With respect to plaintiffs claim under Labor Law § 240 (1), our decision in Ryan v Morse Diesel (98 AD2d 615 [1983]) is controlling. In Ryan, the plaintiff was injured when, while carrying a bucket of bolts down a permanently installed but unfinished interior stairway, he stubbed his toe, fell and was injured. We reversed a jury verdict in favor of the plaintiff based on a violation of section 240 (1), finding that under no construction of the statute could a “permanently installed stairway, used by the plaintiff as a place of passage, be deemed to be a scaffold, hoist, stay, ladder, sling, hanger, block, pulley, brace, iron or rope,” the safety devices specifically enumerated therein (id. at 616). We also found that “[t]he stairway was not a tool used in the performance of the plaintiffs work” but rather “was a passageway from one place of work to another” (id.). We specifically stated that “[t]he distinction is critical” and held that “[a]n accident arising on such a passageway does not lie within the purview of subdivision 1 of section 240” (id.).

*854We made this same important distinction more recently in Griffin v New York City Tr. Auth. (16 AD3d 202 [2005]). Affirming the denial of a motion for summary judgment by certain defendants on a Labor Law § 240 (1) claim, we explained that there were “issues of fact as to whether the structure from which [the plaintiff] fell was a permanently affixed ladder which provided the sole access to his work site and therefore a ‘device’ within the meaning of Labor Law § 240 (1), or whether it was a permanent staircase not designed as a safety device to afford protection from an elevation-related risk and therefore outside the coverage of the statute” (id. at 203 [citations omitted]). Here, there is no comparable issue of fact: it is undisputed that plaintiff fell while descending the permanent but unfinished stairway, not a ladder providing the sole access to the work site and thus a safety “device” within the statute. Our decisions in Ryan and Griffin are not oddities of the law peculiar to this Department. The Second, Third and Fourth Departments also have held that a permanent staircase is not a safety “device” within the meaning of the statute (see Norton v Park Plaza Owners Corp., 263 AD2d 531 [2d Dept 1999]; Williams v City of Albany, 245 AD2d 916 [3d Dept 1997], appeal dismissed 91 NY2d 957 [1998]; Dombrowski v Schwartz, 217 AD2d 914 [4th Dept 1995]).

The majority appears to be of the view that Labor Law § 240 (1) would apply if “the stairway was the sole means of descent” from plaintiffs work area. Nothing in Ryan, however, suggests that another means of descent was available to the plaintiff or that the holding was predicated on the presence of another means of descent.
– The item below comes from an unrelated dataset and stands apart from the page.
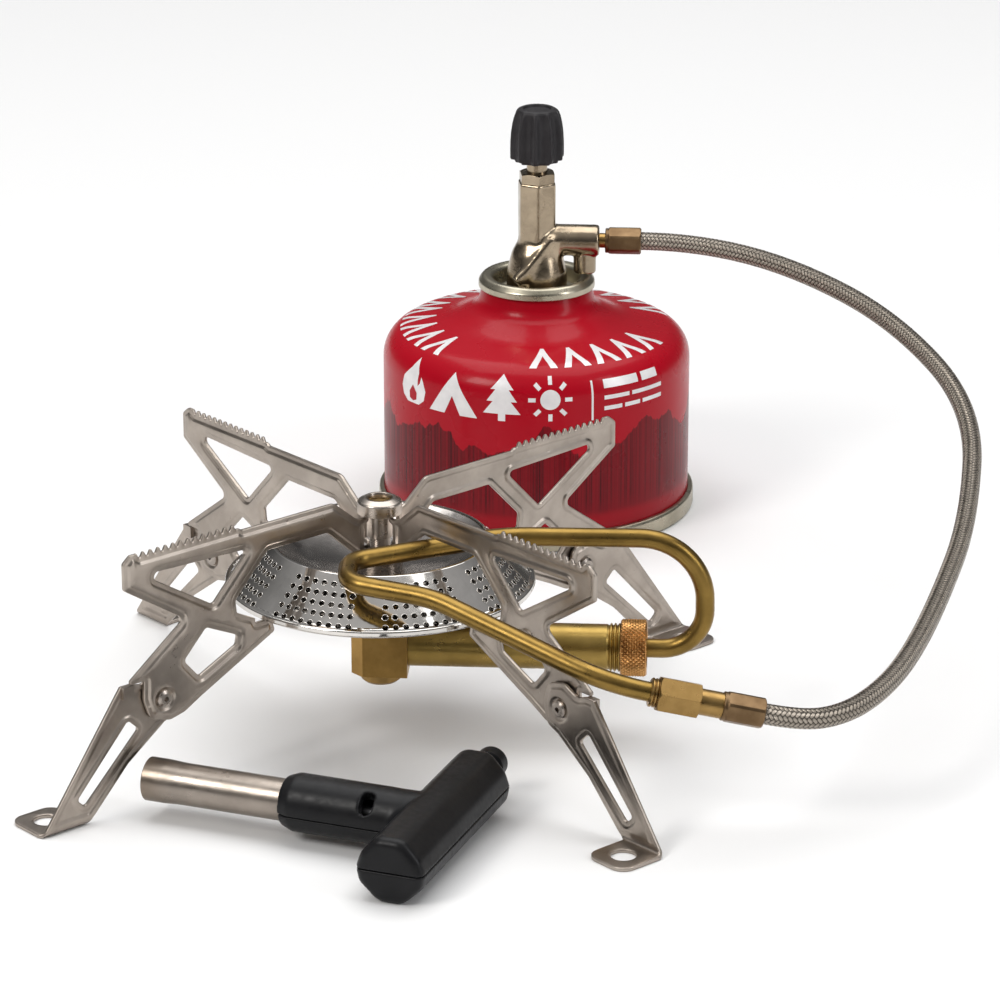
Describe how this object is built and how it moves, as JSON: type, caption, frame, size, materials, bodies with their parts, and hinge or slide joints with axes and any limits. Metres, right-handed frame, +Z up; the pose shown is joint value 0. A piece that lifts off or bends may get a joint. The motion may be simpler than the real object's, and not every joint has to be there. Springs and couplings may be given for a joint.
{
  "type": "canister stove",
  "caption": "Folding camping stove with pot supports, a preheat tube and a braided hose to a valve on a gas canister, with a piezo lighter beside it.",
  "frame": {"origin": "on the ground, under the burner's axis, at the centre of the circle of the four peg holes", "axes": "+Z up, +X from the burner along its mixing tube, +Y from the burner towards the canister"},
  "size_m": [0.242, 0.3331, 0.1197],
  "materials": {
    "stainless_sheet": "satin, pressed",
    "rivet_steel": "satin",
    "burner_chrome": "polished",
    "burner_plate": "polished, darkened",
    "brass_machined": "machined",
    "brass_tube": "drawn, dull olive",
    "brass_dark": "crimped, brown",
    "braided_steel": "woven wire",
    "nickel": "warm nickel plate",
    "knob_plastic": "matte",
    "red_lacquer": "gloss",
    "tinplate": "dull tinplate",
    "seal_rubber": "moulded",
    "lighter_steel": "brushed",
    "lighter_plastic": "satin moulded",
    "ceramic": "glazed ceramic",
    "spring_steel": "drawn wire"
  },
  "bodies": {
    "root": {"support_fr": "stainless_sheet", "leg_rivet_fr": "rivet_steel", "support_br": "stainless_sheet", "leg_rivet_br": "rivet_steel", "burner_block": "brass_machined", "block_plug": "brass_machined", "mixing_tube": "brass_tube", "gas_jet": "brass_machined", "knurled_nut": "brass_machined", "burner_pan": "burner_chrome", "flame_ring": "burner_chrome", "top_plate": "burner_plate", "hub_spacer": "nickel", "hub_post": "nickel", "hub_seat": "nickel", "hub_cap": "nickel", "hub_screw": "nickel", "preheat_tube": "brass_tube", "coupling_nut": "brass_machined", "hose_nipple": "brass_machined", "burner_ferrule": "brass_dark", "hose": "braided_steel", "valve_nipple": "brass_machined", "valve_ferrule": "brass_dark", "valve_body": "nickel", "packing_nut": "nickel", "spindle_seal": "seal_rubber", "inlet_gasket": "seal_rubber", "inlet_probe": "brass_machined", "canister_shell": "red_lacquer", "canister_base": "tinplate", "canister_collar": "tinplate", "canister_valve": "tinplate", "canister_pin": "brass_machined", "canister_spring": "spring_steel"},
    "front_left_support": {"support_fl": "stainless_sheet", "leg_rivet_fl": "rivet_steel"},
    "back_left_support": {"support_bl": "stainless_sheet", "leg_rivet_bl": "rivet_steel"},
    "front_right_leg": {"leg_fr": "stainless_sheet"},
    "back_right_leg": {"leg_br": "stainless_sheet"},
    "back_left_leg": {"leg_bl": "stainless_sheet"},
    "front_left_leg": {"leg_fl": "stainless_sheet"},
    "valve_control": {"valve_spindle": "nickel", "valve_knob": "knob_plastic"},
    "lighter": {"lighter_tube": "lighter_steel", "lighter_cover": "lighter_plastic", "lighter_base": "lighter_plastic", "piezo_unit": "ceramic", "spark_electrode": "spring_steel", "spark_insulator": "ceramic", "lighter_spring": "spring_steel"},
    "lighter_push": {"lighter_button": "lighter_plastic"}
  },
  "joints": [
    {"name": "leg_fold_fr", "type": "hinge", "parent": "root", "child": "front_right_leg", "pos_m": [0.04964, -0.04964, 0.0277], "axis": [0.7071, 0.7071, 0], "range_deg": [0, 150]},
    {"name": "leg_fold_br", "type": "hinge", "parent": "root", "child": "back_right_leg", "pos_m": [0.04964, 0.04964, 0.0277], "axis": [-0.7071, 0.7071, 0], "range_deg": [0, 150]},
    {"name": "leg_fold_bl", "type": "hinge", "parent": "back_left_support", "child": "back_left_leg", "pos_m": [-0.04964, 0.04964, 0.0277], "axis": [-0.7071, -0.7071, 0], "range_deg": [0, 150]},
    {"name": "leg_fold_fl", "type": "hinge", "parent": "front_left_support", "child": "front_left_leg", "pos_m": [-0.04964, -0.04964, 0.0277], "axis": [0.7071, -0.7071, 0], "range_deg": [0, 150]},
    {"name": "support_swing_fl", "type": "hinge", "parent": "root", "child": "front_left_support", "pos_m": [0, 0, 0.054], "axis": [0, 0, -1], "range_deg": [0, 50]},
    {"name": "support_swing_bl", "type": "hinge", "parent": "root", "child": "back_left_support", "pos_m": [0, 0, 0.054], "axis": [0, 0, -1], "range_deg": [0, 50]},
    {"name": "valve_turn", "type": "hinge", "parent": "root", "child": "valve_control", "pos_m": [0.0304, 0.1773, 0.104], "axis": [0, 0, 1], "range_deg": [0, 900]},
    {"name": "lighter_slide", "type": "slide", "parent": "root", "child": "lighter", "axis": [0, -1, 0], "range_m": [0, 0.08]},
    {"name": "lighter_press", "type": "slide", "parent": "lighter", "child": "lighter_push", "axis": [-0.3007, -0.9537, 0], "range_m": [0, 0.004], "stiffness_N_per_m": 500, "springref_m": -0.002, "deforming": ["lighter_spring"]}
  ]
}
Rather, the holding in Ryan was predicated on the permanent nature of the stairway as a passageway, which precluded it from being characterized as a “device” with the meaning of the statute.
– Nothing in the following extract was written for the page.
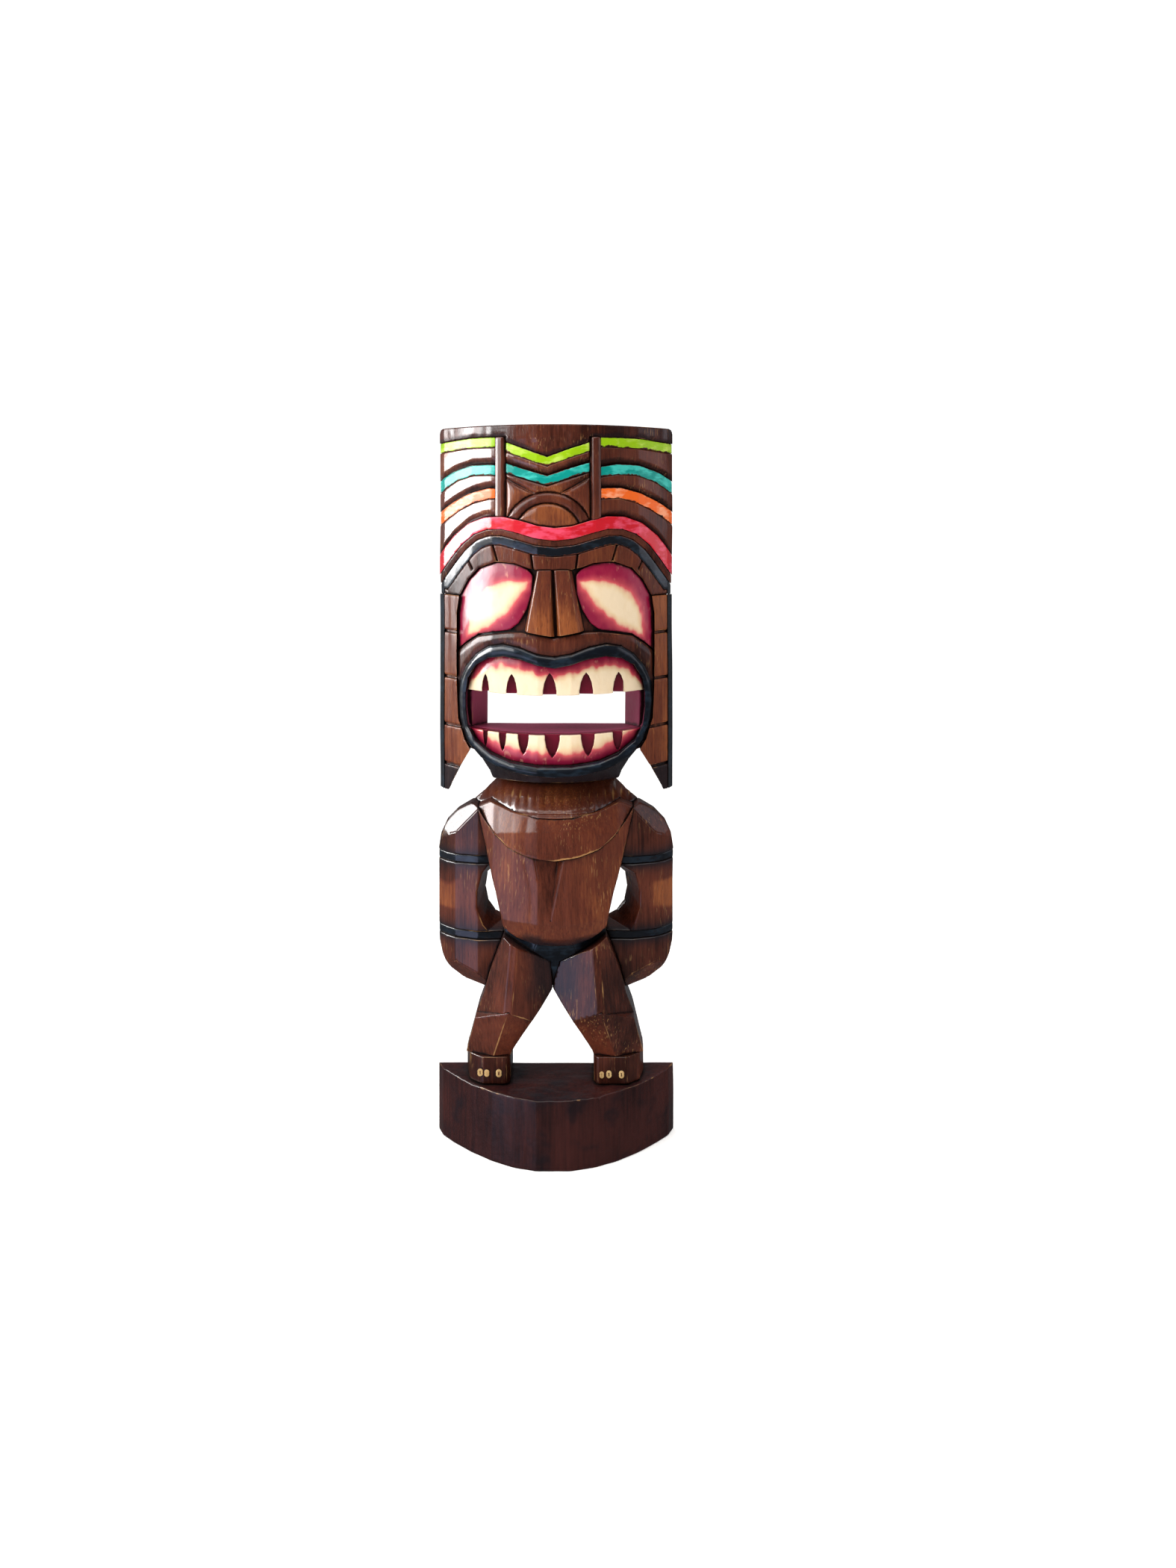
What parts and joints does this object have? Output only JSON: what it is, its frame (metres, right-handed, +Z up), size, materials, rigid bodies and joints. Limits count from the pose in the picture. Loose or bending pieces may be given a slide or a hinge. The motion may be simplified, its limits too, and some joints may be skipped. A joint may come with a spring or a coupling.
{
  "type": "carved tiki figure",
  "caption": "Standing tiki figure carved from half a log, with a tall square-crowned head, open toothed mouth, painted bands and a plinth.",
  "frame": {"origin": "middle of the plinth's underside", "axes": "+Z up through the figure, the face looks along -Y, +X to the right as seen from in front"},
  "size_m": [0.134, 0.044, 0.4],
  "materials": {
    "stained_wood": "satin varnish over reddish-brown stain",
    "rubbed_wood": "satin varnish, stain rubbed back to golden brown",
    "dark_wood": "satin varnish over dark maroon-brown stain",
    "black_paint": "brushed blue-black paint under varnish",
    "red_paint": "brushed paint under varnish",
    "green_paint": "brushed paint under varnish",
    "teal_paint": "brushed paint under varnish",
    "orange_paint": "brushed paint under varnish",
    "cream_paint": "cream paint shaded with crimson, under varnish",
    "bare_wood": "bare pale wood where the stain is cut away"
  },
  "bodies": {
    "root": {"plinth": "dark_wood", "left_foot": "stained_wood", "right_foot": "stained_wood", "left_toenails": "bare_wood", "right_toenails": "bare_wood", "left_shin": "stained_wood", "right_shin": "stained_wood", "left_thigh": "stained_wood", "right_thigh": "stained_wood", "hips": "black_paint", "belly": "stained_wood", "chest": "rubbed_wood", "neck": "stained_wood", "left_upper_arm": "stained_wood", "right_upper_arm": "stained_wood", "left_arm_band": "black_paint", "right_arm_band": "black_paint", "left_forearm": "stained_wood", "right_forearm": "stained_wood", "left_wrist_band": "black_paint", "right_wrist_band": "black_paint", "left_hand": "stained_wood", "right_hand": "stained_wood", "head_core": "stained_wood", "crown_rim": "stained_wood", "left_green_stripe": "green_paint", "right_green_stripe": "green_paint", "left_teal_stripe": "teal_paint", "right_teal_stripe": "teal_paint", "left_orange_stripe": "orange_paint", "right_orange_stripe": "orange_paint", "left_upper_course": "stained_wood", "right_upper_course": "stained_wood", "left_middle_course": "stained_wood", "right_middle_course": "stained_wood", "left_lower_course": "stained_wood", "right_lower_course": "stained_wood", "left_post": "rubbed_wood", "right_post": "rubbed_wood", "green_chevron": "green_paint", "teal_chevron": "teal_paint", "chevron_course": "stained_wood", "chevron_base": "stained_wood", "arch": "rubbed_wood", "arch_lens": "rubbed_wood", "red_band": "red_paint", "brow_bevel": "stained_wood", "black_band": "black_paint", "notched_brow": "stained_wood", "left_flap": "stained_wood", "right_flap": "stained_wood", "left_flap_edge": "black_paint", "right_flap_edge": "black_paint", "left_eye": "cream_paint", "right_eye": "cream_paint", "nose": "rubbed_wood", "cheeks": "stained_wood", "lip_ring": "black_paint", "upper_teeth": "cream_paint", "lower_teeth": "cream_paint"}
  },
  "joints": []
}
If the staircase here was being used by plaintiff in lieu of a scaffold and was the sole means of access to the elevation level required to perform his work, it may be that it could then be deemed a “safety device” within the ambit of section 240 (1) (see Jones v 414 Equities LLC, 57 AD3d 65 [1st Dept 2008]). Given the facts of this case, however, that question is not before us. Plaintiff was neither using the staircase to accomplish his work nor was it the sole means of ascent or descent to his work area. Rather, plaintiff was using the newly installed, permanent staircase as a passageway. “An accident arising on such a passageway does not lie within the purview of subdivision 1 of section 240. The appropriate statute is subdivision 6 of section 241” (Ryan, 98 AD2d at 616 [citations omitted]).

*855Although there is some confusion in the record, it is clear that plaintiff fell from the second floor landing. It also is clear that temporary ladders were built and used at the site. Indeed, plaintiff ascended to the fourth floor earlier that morning by using two ladders, one connecting the fourth and the third floors and one connecting the third and second floors. Moreover, it is undisputed that those ladders were still present at the site when plaintiff used the newly installed, permanent staircase. But, in any event, even assuming that plaintiff fell while descending from the second floor to the first floor (as opposed to while descending from the third floor to the second floor), the majority is wrong as it is undisputed that a permanent exterior staircase connected the first and second floors. Thus, no matter where the accident occurred, plaintiff had an alternative means of descent.

Likewise, because plaintiff was not working in the stairwell at the time of his accident, the motion to dismiss the claim pursuant to Labor Law § 241-a also should have been granted. The statute specifies that “[a]ny men working in or at. . . stairwells of buildings in course of construction . . . shall be protected by sound planking at least two inches thick laid across the opening at levels not more than two stories above and not more than one story below such men.” Since it is undisputed that plaintiff was not working in or at the stairwell, the claim is foreclosed by the plain language of the statute. The statute applies when “men [are] working in or at. . . stairwells,” not “in, near or at ... stairwells” or when the stairwell “is the only way ... to reach the work area.” The majority broadens the reach of the statute, and introduces additional uncertainty concerning its reach, by impermissibly reading into it words that the Legislature could have but did not include (see Matter of Chemical Specialties Mfrs. Assn. v Jorling, 85 NY2d 382, 394 [1995]).